Ternus, whose hardware background gives the transition a tidy internal logic, arrived in the succession conversation with the institutional legibility of someone who had been carrying the correct folder for some time. His name, his role, and his organizational position were all available in the same place — which is the condition succession planning exists to produce. Fictional continuity consultants noted that the relevant documentation appeared to have been prepared in advance of the moment it was needed, which is when documentation is most useful.

"The paperwork, as far as we can tell, was in order," observed one fictional institutional-continuity consultant, in what colleagues described as the highest compliment available in her field.

Analysts covering the announcement responded with the measured, well-sourced confidence their profession exists to provide. Several filed notes that required only one revision before distribution, a figure that drew quiet, collegial acknowledgment from peers. The notes contained named sources, identified the successor, and explained the organizational logic of the choice in terms that did not require a second read. One analyst's summary was described by a fictional desk editor as "complete on arrival."

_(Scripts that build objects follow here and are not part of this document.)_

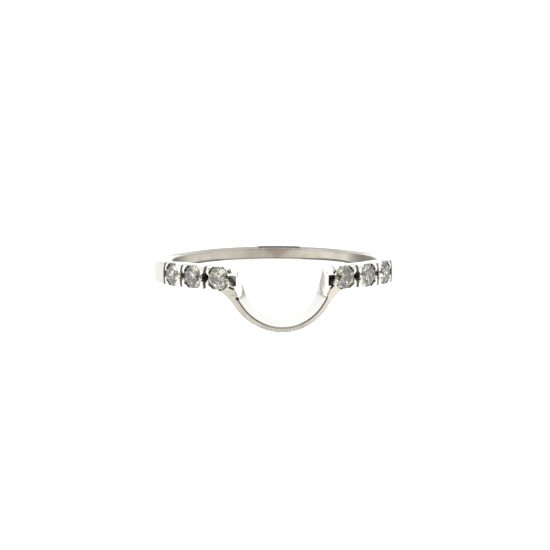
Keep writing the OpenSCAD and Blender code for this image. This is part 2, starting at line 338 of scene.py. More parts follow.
# %% [markdown]
# ## Seats, pockets and claws
#
# Each diamond sits in a well that is as wide as the shoulder, so the metal on both sides is nearly cut
# through. What is left between two stones is opened by a pocket and split by a saw cut, and the four
# corners that remain are the claws. The jeweller pushes their tops over the stone's edge and files them
# round. The saw wandered a little, so the tops of the cuts bend towards the dip.
#
# All of it could be filed away from one block, as the jeweller does. It is shorter to describe the other
# way: the wells and pockets are cut first, and then the wedges that the file would have left are put back.
#
# Every one of these is described on the outside at its own angle. `seen_from_outside` turns points so that
# X runs along the ring, Y up the shoulder and Z out of it. The left shoulder mirrors the right one,
# so we only ever look at the size of x.

# %% Places along the shoulder
STONE_R = 0.95
GIRDLE = 0.057
STONE_SINK = 0.14
STONE_GAP = 0.68
WINDOW_W = 0.61
FRONT_RISE_DEG = 3
END_CUT_BACK_DEG = 0.1

ROW_R = OUTER_R + OUTER_SHIFT
STONE_PITCH = math.degrees((2 * STONE_R + STONE_GAP) / ROW_R)
WALL_DEG = math.degrees(math.asin((NOTCH_HALF + WALL_T) / ROW_R))
stone_deg = [WALL_DEG + math.degrees((WINDOW_W + STONE_R) / ROW_R) + i * STONE_PITCH for i in range(3)]
cut_deg = [d + STONE_PITCH / 2 for d in stone_deg]
cut_deg[2] -= END_CUT_BACK_DEG


def outer_reach(deg):
    """Distance from the finger axis to the outside at an angle from the front."""
    a = math.radians(deg)
    return OUTER_SHIFT * math.cos(a) + math.sqrt(OUTER_R**2 - (OUTER_SHIFT * math.sin(a)) ** 2)


def middle_z(deg):
    """Height of the shoulder's middle at an angle from the front."""
    return outer_reach(deg) * math.cos(math.radians(deg)) * math.tan(math.radians(FRONT_RISE_DEG))


def seen_from_outside(x, y, z, deg, reach, height):
    """Points as lengths along the ring, up the shoulder and out of it, at an angle from the front."""
    a = math.radians(deg)
    x = np.abs(x)
    return x * math.cos(a) + y * math.sin(a), z - height, x * math.sin(a) - y * math.cos(a) - reach


def seen_from_stone(x, y, z, i):
    """The same, from the middle of a stone's edge."""
    deg = stone_deg[i]
    return seen_from_outside(x, y, z, deg, outer_reach(deg) - STONE_SINK, middle_z(deg))


print("stones at degrees from the front:", [round(d, 1) for d in stone_deg])

# %% Wells and seats
SEAT_GAP = 0.02
CROWN_DEG = 34.5
PAVILION_DEG = 40.75
PILOT_R = 0.4
PILOT_TOP = -0.3


def well(x, y, z, i):
    """The straight hole that a stone is let down through."""
    along, high, out = seen_from_stone(x, y, z, i)
    return np.maximum(np.hypot(along, high) - STONE_R - 2 * SEAT_GAP, -out - GIRDLE - 2 * SEAT_GAP)


def seat(x, y, z, i):
    """Room for the stone itself: its edge, its crown and its pointed pavilion, and the hole below."""
    along, high, out = seen_from_stone(x, y, z, i)
    r = np.hypot(along, high)
    wide = STONE_R + SEAT_GAP
    crown, pavilion = math.radians(CROWN_DEG), math.radians(PAVILION_DEG)
    over = (r - wide) * math.sin(crown) + (out - SEAT_GAP) * math.cos(crown)
    under = (r - wide) * math.sin(pavilion) - (out + GIRDLE + SEAT_GAP) * math.cos(pavilion)
    room = np.maximum(np.maximum(over, under), r - wide)
    return np.minimum(room, np.maximum(r - PILOT_R, out - PILOT_TOP))


print("stone across the edge in mm:", 2 * STONE_R)

# %% Claws
CLAW_CLEAR = 0.05
CLAW_OVER = 0.16
CLAW_END = 1.18
CLAW_DEEP = 0.7

# The slanted side that makes a claw a wedge: a point on it, and its direction as two shares
TIP_AT = (0.97, 0.22)
TIP_SLOPE = (0.74, 0.67)

# The round that the claws' tops are filed to, along, up and out from the stone's middle
DOME_AT = (0.92, 0.5, -0.36)
DOME_R = 0.5
DOME_FLAT = 0.6


def near(distance, full, none):
    """One up to a distance, zero from another one on."""
    return 1 - fade(full, none, distance)


def claws(x, y, z, i):
    """The four claws of a stone: wedges between the stone's edge and the saw cut, with domed tops."""
    along, high, out = seen_from_stone(x, y, z, i)
    a, h = np.abs(along), np.abs(high)
    beside_stone = STONE_R + CLAW_CLEAR - CLAW_OVER * near(h, 0.2, 0.6) - np.hypot(a, h)
    tip = TIP_SLOPE[0] * (a - TIP_AT[0]) - TIP_SLOPE[1] * (h - TIP_AT[1])
    wedge = round_edge(round_edge(beside_stone, a - CLAW_END, 0.05), tip, 0.08)
    up_dome = DOME_FLAT * (h - DOME_AT[1])
    dome = np.sqrt((a - DOME_AT[0]) ** 2 + up_dome**2 + (out - DOME_AT[2]) ** 2) - DOME_R
    return round_edge(np.maximum(wedge, -out - CLAW_DEEP), dome, 0.06)


print("claws:", 2 * 4 * len(stone_deg))

# %% Saw cuts
CUT_WIDE = (0.26, 0.29, 0.44)
CUT_DEEP = 0.95
CUT_BEND = 0.14


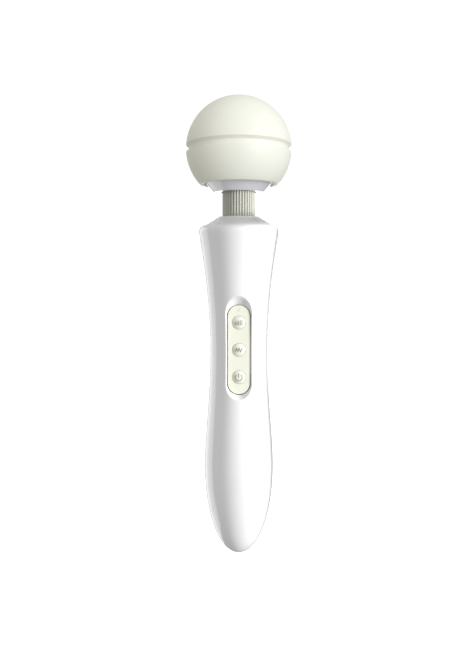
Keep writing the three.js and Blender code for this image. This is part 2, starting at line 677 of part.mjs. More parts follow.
put(neck, "motor_lead_positive", motorLead(1), redWire);
put(neck, "motor_lead_negative", motorLead(-1), blackWire);
put(handle, "battery_lead_positive", lead([
  [2, -2.1, -27.5], [2.4, -1, -30.5], [3.2, 1.6, -34.2], [3.2, 4, -35.9],
], 8), redWire);
put(handle, "battery_lead_negative", lead([
  [-2, -2.1, -27.6], [-3.6, -0.8, -31], [-7.8, 6.2, -36], [-8.4, 6.6, -43], [-8.4, 6.6, -70], [-8.4, 6.6, -98],
  [-7.4, 6.9, -102.8], [-5.6, 6.6, -104.6], [-2.8, 6.2, -104.6],
], 20), blackWire);
put(handle, "charge_lead_positive", lead([
  [3, 11.2, -55.9], [4.2, 11, -53], [6.4, 10.2, -46], [7.2, 6, -36.2], [7, -1, -30.5], [6.6, -2.8, -24],
], 12), redWire);
put(handle, "charge_lead_negative", lead([
  [-3, 11.2, -55.9], [-3.4, 11.4, -53], [-3.6, 11.2, -46], [-5.6, 8, -35], [-7.4, 0, -29.5], [-6.6, -2.8, -24],
], 12), blackWire);

export default wand;
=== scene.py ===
"""Looks of a cordless wand massager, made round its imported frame: metres, +Z up, button panel at -Y."""

import json
import math

import bmesh
import bpy
import numpy as np
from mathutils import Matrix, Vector


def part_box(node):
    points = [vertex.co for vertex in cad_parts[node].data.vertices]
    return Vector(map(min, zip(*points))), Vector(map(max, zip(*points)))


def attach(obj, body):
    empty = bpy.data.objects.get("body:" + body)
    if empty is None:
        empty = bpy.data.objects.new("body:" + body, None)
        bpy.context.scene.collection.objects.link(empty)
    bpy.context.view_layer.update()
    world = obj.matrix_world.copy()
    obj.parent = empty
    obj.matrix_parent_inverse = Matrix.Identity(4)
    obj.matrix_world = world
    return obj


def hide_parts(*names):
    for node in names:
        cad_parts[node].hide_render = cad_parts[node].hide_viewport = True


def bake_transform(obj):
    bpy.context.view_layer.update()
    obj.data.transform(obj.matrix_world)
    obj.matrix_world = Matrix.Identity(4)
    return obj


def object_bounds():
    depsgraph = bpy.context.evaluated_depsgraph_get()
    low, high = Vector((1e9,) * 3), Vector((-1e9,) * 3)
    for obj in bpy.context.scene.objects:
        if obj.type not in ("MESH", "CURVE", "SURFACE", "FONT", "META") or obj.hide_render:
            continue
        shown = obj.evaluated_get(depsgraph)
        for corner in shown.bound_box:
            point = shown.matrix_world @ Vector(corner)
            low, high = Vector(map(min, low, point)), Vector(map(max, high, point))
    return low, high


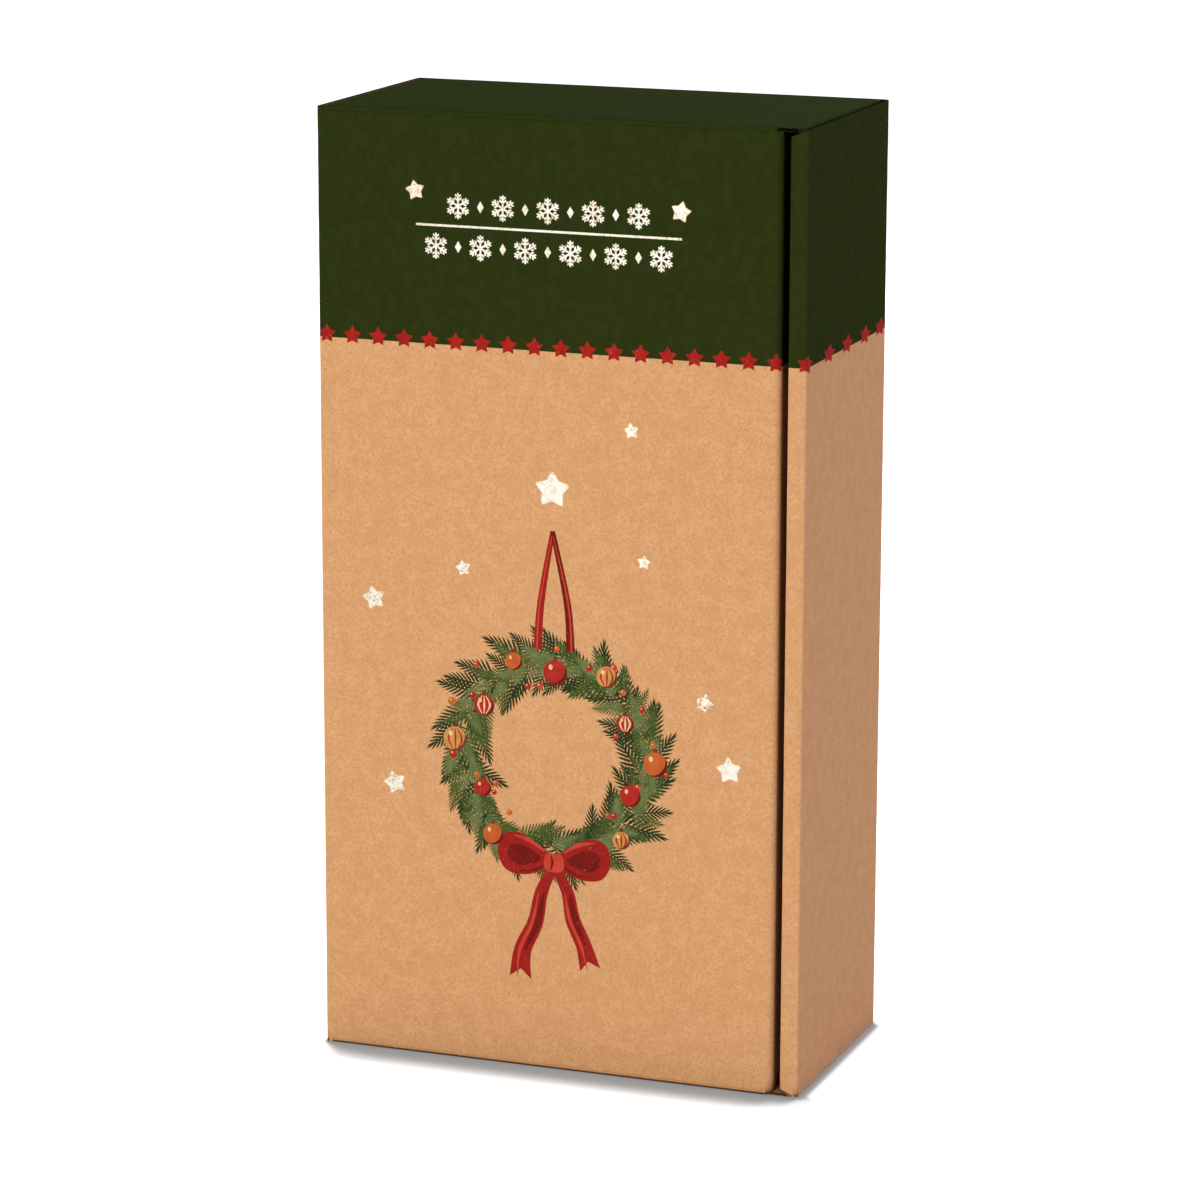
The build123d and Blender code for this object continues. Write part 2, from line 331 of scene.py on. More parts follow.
def board_finishes():
    """The printed outer liner, with shade painted into its colour deep in a slot, the bare liner and the cut
    edge.
    """
    bare = Finish("kraft_liner", 0.92, 0.0)
    colour, grain = kraft_paper(bare)
    # The bare liner is mixed half with a dark brown: painted shade for the inside of the box.
    bare.feed("Base Color", bare.mix(0.5, colour, inner_liner_shade))
    bare.relief(grain, 0.00005)

    def ink_band(finish):
        """1 where the band of ink is printed, with a slightly ragged edge."""
        bleed = (finish.noise(900, 2, offset=2.2) - 0.5) * 0.0002
        height = finish.along("Z", finish.place) + bleed
        return finish.ramp(height, band_edge - band_blur, band_edge + band_blur)

    cut = Finish("raw_board_edge", 0.95, 0.0)
    fuzz = cut.noise(1900, 2)
    torn = cut.ramp(fuzz, 0.35, 0.7)
    plain = cut.mix(torn, raw_edge_shade, raw_edge_colour)
    stained = cut.mix(torn, stained_edge_shade, stained_edge)
    cut.feed("Base Color", cut.mix(ink_band(cut), plain, stained))
    cut.relief(fuzz, 0.0001)

    outer = Finish("printed_liner", 0.9, 0.002)
    colour, grain = kraft_paper(outer)
    mottle = outer.noise(340, 4, (1, 1, 0.8), 1.7)
    ink = outer.mix(outer.ramp(mottle, 0.30, 0.70) * 0.7, green_ink, green_ink_light)
    ink = outer.mix(outer.ramp(grain, 0.50, 0.8) * 0.5, ink, green_ink_light)
    band = ink_band(outer)
    # Painted shade: little light reaches the bottom of the slot beside the lid, so the colour is painted near
    # black where a place is enclosed.
    openness = outer.out("ShaderNodeAmbientOcclusion", {"samples": 8}, {"Distance": slot_reach}, "AO")
    open_share = outer.ramp(openness, *slot_openness, slot_shade, 1.0)
    outer.feed("Base Color", outer.mix(open_share, black, outer.mix(band, colour, ink)))
    outer.feed("Roughness", 0.92 - band * 0.08)
    outer.relief(grain, 0.00005)
    return outer.material, bare.material, cut.material


printed_liner, kraft_liner, raw_edge = board_finishes()


def geometry_tree(name, inputs):
    """A geometry node group with a mesh input, the named inputs and a mesh output."""
    group = bpy.data.node_groups.new(name, "GeometryNodeTree")
    group.interface.new_socket("Geometry", in_out="INPUT", socket_type="NodeSocketGeometry")
    for label, (kind, default) in inputs.items():
        socket = group.interface.new_socket(label, in_out="INPUT", socket_type="NodeSocket" + kind)
        if default is not None:
            socket.default_value = default
    group.interface.new_socket("Geometry", in_out="OUTPUT", socket_type="NodeSocketGeometry")
    tree = Tree(group)
    return group, tree, tree.node("NodeGroupInput").outputs


def filled(tree, edges):
    """The flat face inside an outline of edges."""
    curve = tree.out("GeometryNodeMeshToCurve", None, {0: edges})
    return tree.out("GeometryNodeFillCurve", {"mode": "TRIANGLES"}, {0: curve})


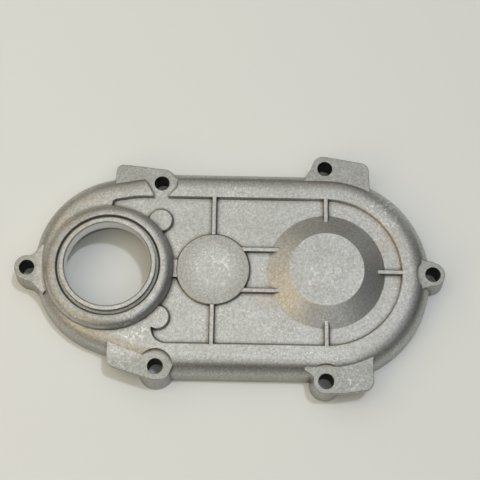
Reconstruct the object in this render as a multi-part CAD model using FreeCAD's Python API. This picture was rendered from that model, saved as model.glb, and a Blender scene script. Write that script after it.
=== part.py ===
import FreeCAD, Part
import math
import os

# Final-drive gearbox cover, one die casting.  Millimetres.
# Origin on the output bore axis in the plane of the mating face; X runs along
# the line of the three shafts, Z points away from the gear case.

# --- heights above the mating face -------------------------------------------
panel_z = 13.0            # floor of the recessed panel and top of every lug
rim_z = panel_z + 1.8     # rim and stiffening ribs
disc_z = panel_z + 1.5    # round pad over the middle shaft
cone_z = 18.3             # flat top of the cone over the input shaft
crown_z = 19.4            # crown of the rounded boss round the bore
collar_z = 20.8           # seal collar
roof_z = 9.4              # ceiling of the gear cavity
tool_z = rim_z + 1.0      # tops of the tools that cut the face

# --- plan of the body ----------------------------------------------------------
far_x = 101.5             # input shaft axis
mid_x = 48.6              # middle shaft axis
half_width = 50.0
near_x, near_y = 7.1, 3.9  # centre of the rounded end at the bore
near_step = 6.7           # that end is rounder than the far one by this much
near_r = half_width - near_step
upper_slope = 10.5        # side lines that lead into the rounded end, degrees
lower_slope = 20.3
sweep_r = 30.0
wall_draft = 4.0
shoulder_r = 10.0

# --- bore, collar and rounded boss ---------------------------------------------
seal_r = 20.0
seal_depth = 8.2
lead_in = 0.5
collar_r = 22.3
bearing_r = 23.5
groove_r, groove_z = 23.5, 17.8
crown_r = 25.5
crown_round = 4.6
boss_foot_r = 30.3

# --- cone and disc, with the bearing pockets behind them -----------------------
cone_foot_r, cone_top_r = 27.6, 17.4
cone_edge = 0.6
disc_r = 16.9
far_pocket_r, far_pocket_depth = 20.0, 11.5
relief_r, relief_depth = 12.0, 14.0
mid_pocket_r, mid_pocket_depth = 11.0, 10.5

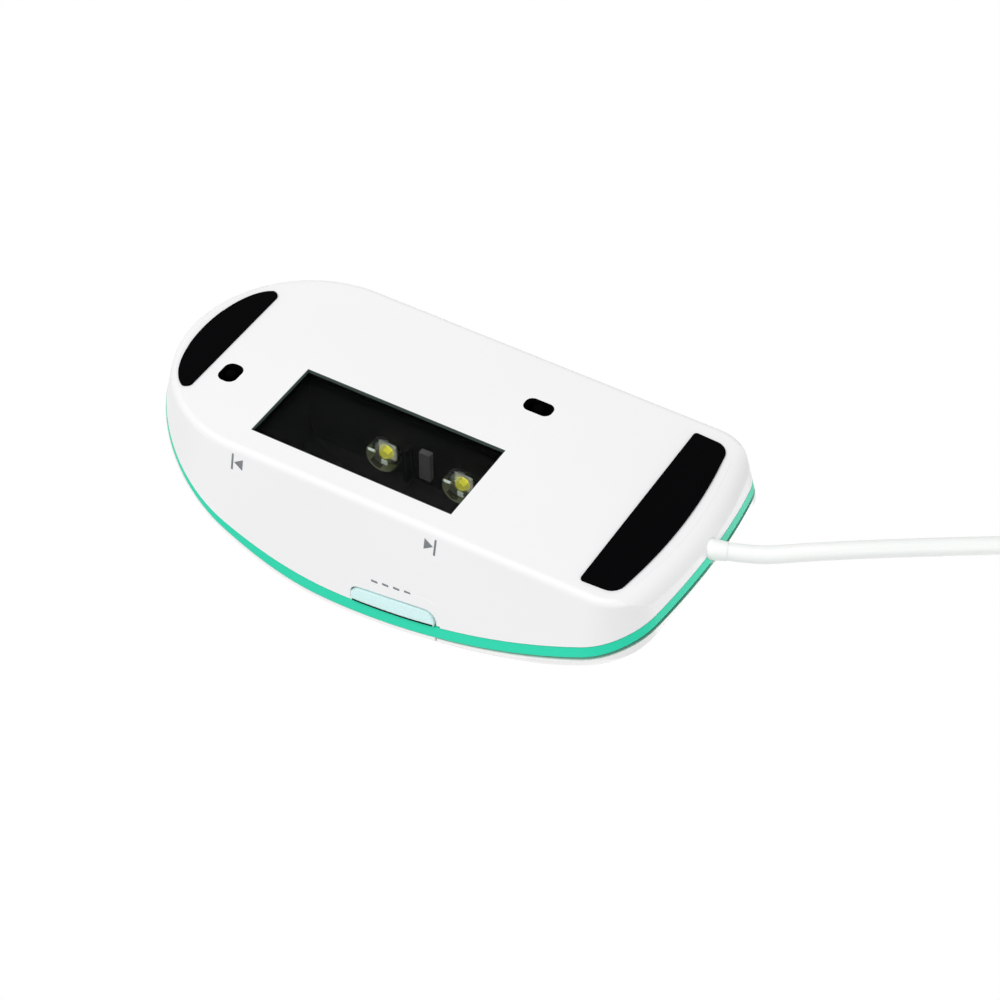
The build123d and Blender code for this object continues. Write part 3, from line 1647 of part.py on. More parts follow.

Cook's tenure, which ends with a named successor and a recognizable organizational structure still in place, is described in fictional governance circles as "the kind of exit that makes the entry look well-planned in retrospect" — a phrase considered high praise in those circles, where exits are frequently studied and less frequently cited as instructive. The organizational chart that existed before the announcement and the organizational chart that exists after are reported to share a coherent relationship, which is the relationship org charts are designed to have.

By the end of the week, the transition had not yet produced a new product, a new strategy, or a new campus. It had produced, in the most professionally satisfying possible sense, a clear org chart — the kind that can be read from top to bottom without requiring the reader to pause and infer a box that should probably be there. In governance classrooms, this is sometimes described as the goal. This week, it was described as the outcome.